Goal
Give every line below again, exactly.

Material provided
═══
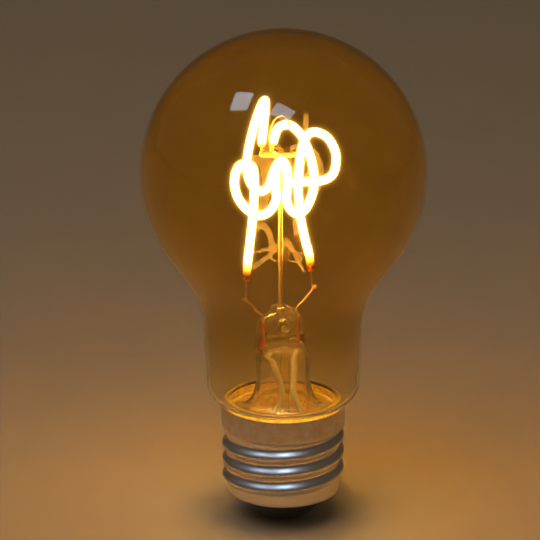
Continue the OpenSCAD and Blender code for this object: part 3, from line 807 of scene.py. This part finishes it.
def wire_piece(name, routes, radius, material, replaces, steps=6, around=14, beads=()):
    """One piece of round wires that follow the routes, in mm, with beads of weld metal."""
    bm = bmesh.new()
    for route in routes:
        path, girth = rounded(smooth_route(route, steps), radius, 0.3)
        swept(bm, path, radius, around, girth=girth)
    for centre, size in beads:
        bmesh.ops.create_uvsphere(
            bm, u_segments=16, v_segments=10, radius=size * MM, matrix=Matrix.Translation(centre * MM))
    finish_mesh(bm, name, material, replaces)


def press_point(side):
    """Where a lead meets the press: side is -1 for the left and 1 for the right."""
    reach = side * LEAD_REACH
    return Vector((PRESS_X + reach * math.cos(PRESS_TURN), reach * math.sin(PRESS_TURN), 0))


def lead_route(side, weld):
    """From the red wire's top out of the press and up to the weld under a filament's foot."""
    root = press_point(side)
    foot = HUB + Vector(weld)
    out = Vector((foot.x - root.x, foot.y - root.y, 0)).normalized()
    up = Vector((0, 0, 1))
    return [
        root + up * (SEAL_TOP + WELD_GAP),
        root + up * (PRESS_TOP - 1.2),
        root + 0.4 * out + up * (PRESS_TOP - 0.3),
        root + 1.8 * out + up * (PRESS_TOP + 0.8),
        foot,
        foot + 0.9 * out + 0.4 * up]


def pin_route(end, weld, wire_r):
    """From inside a filament's end to just inside the wire that the pin is welded to."""
    end, weld = Vector(end), Vector(weld)
    out = (weld - end).normalized()
    return [HUB + end - 0.6 * out, HUB + weld - (wire_r - 0.1) * out]


def outer_route(side):
    """From the press down through the stem to the board; the third point is the sleeve's top."""
    top = press_point(side)
    if side < 0:
        near, bend, foot = (0.08, 0.05), (0.7, 0.4), Vector((-3.4, -3.2, 0))
        middle = [(-2.6, -2.3, 36.4), (-1.4, -2.8, 33.8), (-0.5, -2.9, 31), (-0.2, -3, 29),
                  (-0.6, -3.2, 27), (-1.5, -3.5, 24.6)]
    else:
        near, bend, foot = (0, -0.08), (0.1, -0.7), Vector((4.6, -2.2, 0))
        middle = [(2.5, 0.3, 36), (2.3, -0.9, 33.3), (2.1, -1.9, 30.8), (2.1, -2.4, 29),
                  (2.6, -2.8, 27.2), (3.7, -2.9, 24.6)]
    start = [top + Vector((0, 0, SEAL_FOOT - 0.15)), top + Vector((*near, SEAL_FOOT - 0.55)),
             top + Vector((*bend, SEAL_FOOT - 1.1))]
    return start + [Vector(p) for p in middle] + [foot + Vector((0, 0, z)) for z in (19.4, 17, 14.7)]


class LAMP_OT_wires(bpy.types.Operator):
    """Sweep the rod, bar, arm, hook, pins and lead wires"""
    bl_idname = "lamp.wires"
    bl_label = "Wires"

    def execute(self, context):
        gilt = metal("gilt_wire", (0.80, 0.55, 0.24), 0.36)
        dull = metal("rod_metal", (0.58, 0.42, 0.20), 0.4, 0.9)
        red = metal("seal_copper", (0.88, 0.22, 0.05), 0.5)
        copper = metal("lead_copper", (0.26, 0.14, 0.08), 0.35)
        self.rod_and_arms(dull, gilt)
        self.pins(gilt)
        self.leads(gilt, red, copper)
        return {"FINISHED"}

    def rod_and_arms(self, dull, gilt):
        """The rod, the bar across its top, the slanted arm and the hook over the front arch."""
        bar_z = BAR_R + WELD_GAP
        arm_y = -ROD_R - ARM_R - WELD_GAP
        arm_end = Vector(FRONT_ROUTE[-1]) + Vector((-0.3, 0.5, -1.65))
        over = settings().filament_d / 2 / MM + HOOK_R + 0.2
        foot = Vector((PRESS_X, 0, PRESS_TOP - 2.95))
        rod = [foot, HUB - Vector((0, 0, 12)), HUB]
        wire_piece("rod", [rod], ROD_R, dull, ["centre_rod"], 4, 24)
        bar = from_hub([(-4.3, 0, bar_z + 0.15), (0, 0, bar_z), (3.3, 0.7, bar_z)])
        wire_piece("rod_cross_arm", [bar], BAR_R, gilt, ["cross_arm"], 6, 20)
        arm = from_hub([
            (0.2, arm_y, -3), (0.2, arm_y, -1.4), (-0.1, arm_y - 0.25, -0.1),
            arm_end + Vector((0.9, 1.5, -0.95)), arm_end])
        wire_piece("rod_diagonal_arm", [arm], ARM_R, gilt, ["diagonal_arm"])
        hook = from_hub([
            (-2, 0, 2 * bar_z + 0.1), (-2.1, -0.7, 3.6), (-1.9, -1.8, 6.6), (-1.1, -3.4, 9.1),
            (0.4, -4.9, 9.2 + over), (1.4, -6, 8.75 + over), (1.8, -6 - over, 8.9), (1.9, -6 - over, 8)])
        wire_piece("arch_hook", [hook], HOOK_R, dull, ["support_hook"], 6, 10)

    def pins(self, gilt):
        """Pins at both ends of each filament, with their welds."""
        for word, route, foot_weld, top_weld, top_r in (
                ("front", FRONT_ROUTE, FRONT_FOOT_WELD, FRONT_TOP_WELD, ARM_R),
                ("back", BACK_ROUTE, BACK_FOOT_WELD, BACK_TOP_WELD, BAR_R)):
            pins = [pin_route(route[0], foot_weld, LEAD_R), pin_route(route[-1], top_weld, top_r)]
            beads = [(pins[0][1], FOOT_BEAD_R), (pins[1][1], TOP_BEAD_R)]
            node = word + "_end_pins"
            wire_piece(word + "_pins", pins, PIN_R, gilt, [node], beads=beads)

    def leads(self, gilt, red, copper):
        """On each side a lead above the press, a red wire in it and a bare wire below."""
        for side, word, weld in ((-1, "left", FRONT_FOOT_WELD), (1, "right", BACK_FOOT_WELD)):
            at = press_point(side)
            for name, route, radius, material, node, slot in (
                    ("lead_", lead_route(side, weld), LEAD_R, gilt, "inner_lead_", "gilt_wire"),
                    ("sealed_", [at + Vector((0, 0, z)) for z in (SEAL_FOOT, SEAL_TOP)],
                     SEAL_R, red, "seal_wire_", "seal_copper"),
                    ("outer_", outer_route(side), OUTER_R, copper, "outer_lead_", "lead_copper")):
                wire_piece(name + word, [route], radius, material, [node + word])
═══
Response
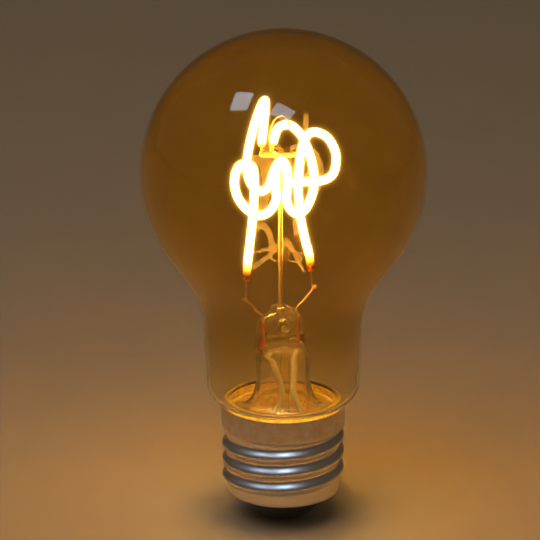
Continue the OpenSCAD and Blender code for this object: part 3, from line 807 of scene.py. This part finishes it.
def wire_piece(name, routes, radius, material, replaces, steps=6, around=14, beads=()):
    """One piece of round wires that follow the routes, in mm, with beads of weld metal."""
    bm = bmesh.new()
    for route in routes:
        path, girth = rounded(smooth_route(route, steps), radius, 0.3)
        swept(bm, path, radius, around, girth=girth)
    for centre, size in beads:
        bmesh.ops.create_uvsphere(
            bm, u_segments=16, v_segments=10, radius=size * MM, matrix=Matrix.Translation(centre * MM))
    finish_mesh(bm, name, material, replaces)


def press_point(side):
    """Where a lead meets the press: side is -1 for the left and 1 for the right."""
    reach = side * LEAD_REACH
    return Vector((PRESS_X + reach * math.cos(PRESS_TURN), reach * math.sin(PRESS_TURN), 0))


def lead_route(side, weld):
    """From the red wire's top out of the press and up to the weld under a filament's foot."""
    root = press_point(side)
    foot = HUB + Vector(weld)
    out = Vector((foot.x - root.x, foot.y - root.y, 0)).normalized()
    up = Vector((0, 0, 1))
    return [
        root + up * (SEAL_TOP + WELD_GAP),
        root + up * (PRESS_TOP - 1.2),
        root + 0.4 * out + up * (PRESS_TOP - 0.3),
        root + 1.8 * out + up * (PRESS_TOP + 0.8),
        foot,
        foot + 0.9 * out + 0.4 * up]


def pin_route(end, weld, wire_r):
    """From inside a filament's end to just inside the wire that the pin is welded to."""
    end, weld = Vector(end), Vector(weld)
    out = (weld - end).normalized()
    return [HUB + end - 0.6 * out, HUB + weld - (wire_r - 0.1) * out]


def outer_route(side):
    """From the press down through the stem to the board; the third point is the sleeve's top."""
    top = press_point(side)
    if side < 0:
        near, bend, foot = (0.08, 0.05), (0.7, 0.4), Vector((-3.4, -3.2, 0))
        middle = [(-2.6, -2.3, 36.4), (-1.4, -2.8, 33.8), (-0.5, -2.9, 31), (-0.2, -3, 29),
                  (-0.6, -3.2, 27), (-1.5, -3.5, 24.6)]
    else:
        near, bend, foot = (0, -0.08), (0.1, -0.7), Vector((4.6, -2.2, 0))
        middle = [(2.5, 0.3, 36), (2.3, -0.9, 33.3), (2.1, -1.9, 30.8), (2.1, -2.4, 29),
                  (2.6, -2.8, 27.2), (3.7, -2.9, 24.6)]
    start = [top + Vector((0, 0, SEAL_FOOT - 0.15)), top + Vector((*near, SEAL_FOOT - 0.55)),
             top + Vector((*bend, SEAL_FOOT - 1.1))]
    return start + [Vector(p) for p in middle] + [foot + Vector((0, 0, z)) for z in (19.4, 17, 14.7)]


class LAMP_OT_wires(bpy.types.Operator):
    """Sweep the rod, bar, arm, hook, pins and lead wires"""
    bl_idname = "lamp.wires"
    bl_label = "Wires"

    def execute(self, context):
        gilt = metal("gilt_wire", (0.80, 0.55, 0.24), 0.36)
        dull = metal("rod_metal", (0.58, 0.42, 0.20), 0.4, 0.9)
        red = metal("seal_copper", (0.88, 0.22, 0.05), 0.5)
        copper = metal("lead_copper", (0.26, 0.14, 0.08), 0.35)
        self.rod_and_arms(dull, gilt)
        self.pins(gilt)
        self.leads(gilt, red, copper)
        return {"FINISHED"}

    def rod_and_arms(self, dull, gilt):
        """The rod, the bar across its top, the slanted arm and the hook over the front arch."""
        bar_z = BAR_R + WELD_GAP
        arm_y = -ROD_R - ARM_R - WELD_GAP
        arm_end = Vector(FRONT_ROUTE[-1]) + Vector((-0.3, 0.5, -1.65))
        over = settings().filament_d / 2 / MM + HOOK_R + 0.2
        foot = Vector((PRESS_X, 0, PRESS_TOP - 2.95))
        rod = [foot, HUB - Vector((0, 0, 12)), HUB]
        wire_piece("rod", [rod], ROD_R, dull, ["centre_rod"], 4, 24)
        bar = from_hub([(-4.3, 0, bar_z + 0.15), (0, 0, bar_z), (3.3, 0.7, bar_z)])
        wire_piece("rod_cross_arm", [bar], BAR_R, gilt, ["cross_arm"], 6, 20)
        arm = from_hub([
            (0.2, arm_y, -3), (0.2, arm_y, -1.4), (-0.1, arm_y - 0.25, -0.1),
            arm_end + Vector((0.9, 1.5, -0.95)), arm_end])
        wire_piece("rod_diagonal_arm", [arm], ARM_R, gilt, ["diagonal_arm"])
        hook = from_hub([
            (-2, 0, 2 * bar_z + 0.1), (-2.1, -0.7, 3.6), (-1.9, -1.8, 6.6), (-1.1, -3.4, 9.1),
            (0.4, -4.9, 9.2 + over), (1.4, -6, 8.75 + over), (1.8, -6 - over, 8.9), (1.9, -6 - over, 8)])
        wire_piece("arch_hook", [hook], HOOK_R, dull, ["support_hook"], 6, 10)

    def pins(self, gilt):
        """Pins at both ends of each filament, with their welds."""
        for word, route, foot_weld, top_weld, top_r in (
                ("front", FRONT_ROUTE, FRONT_FOOT_WELD, FRONT_TOP_WELD, ARM_R),
                ("back", BACK_ROUTE, BACK_FOOT_WELD, BACK_TOP_WELD, BAR_R)):
            pins = [pin_route(route[0], foot_weld, LEAD_R), pin_route(route[-1], top_weld, top_r)]
            beads = [(pins[0][1], FOOT_BEAD_R), (pins[1][1], TOP_BEAD_R)]
            node = word + "_end_pins"
            wire_piece(word + "_pins", pins, PIN_R, gilt, [node], beads=beads)

    def leads(self, gilt, red, copper):
        """On each side a lead above the press, a red wire in it and a bare wire below."""
        for side, word, weld in ((-1, "left", FRONT_FOOT_WELD), (1, "right", BACK_FOOT_WELD)):
            at = press_point(side)
            for name, route, radius, material, node, slot in (
                    ("lead_", lead_route(side, weld), LEAD_R, gilt, "inner_lead_", "gilt_wire"),
                    ("sealed_", [at + Vector((0, 0, z)) for z in (SEAL_FOOT, SEAL_TOP)],
                     SEAL_R, red, "seal_wire_", "seal_copper"),
                    ("outer_", outer_route(side), OUTER_R, copper, "outer_lead_", "lead_copper")):
                wire_piece(name + word, [route], radius, material, [node + word])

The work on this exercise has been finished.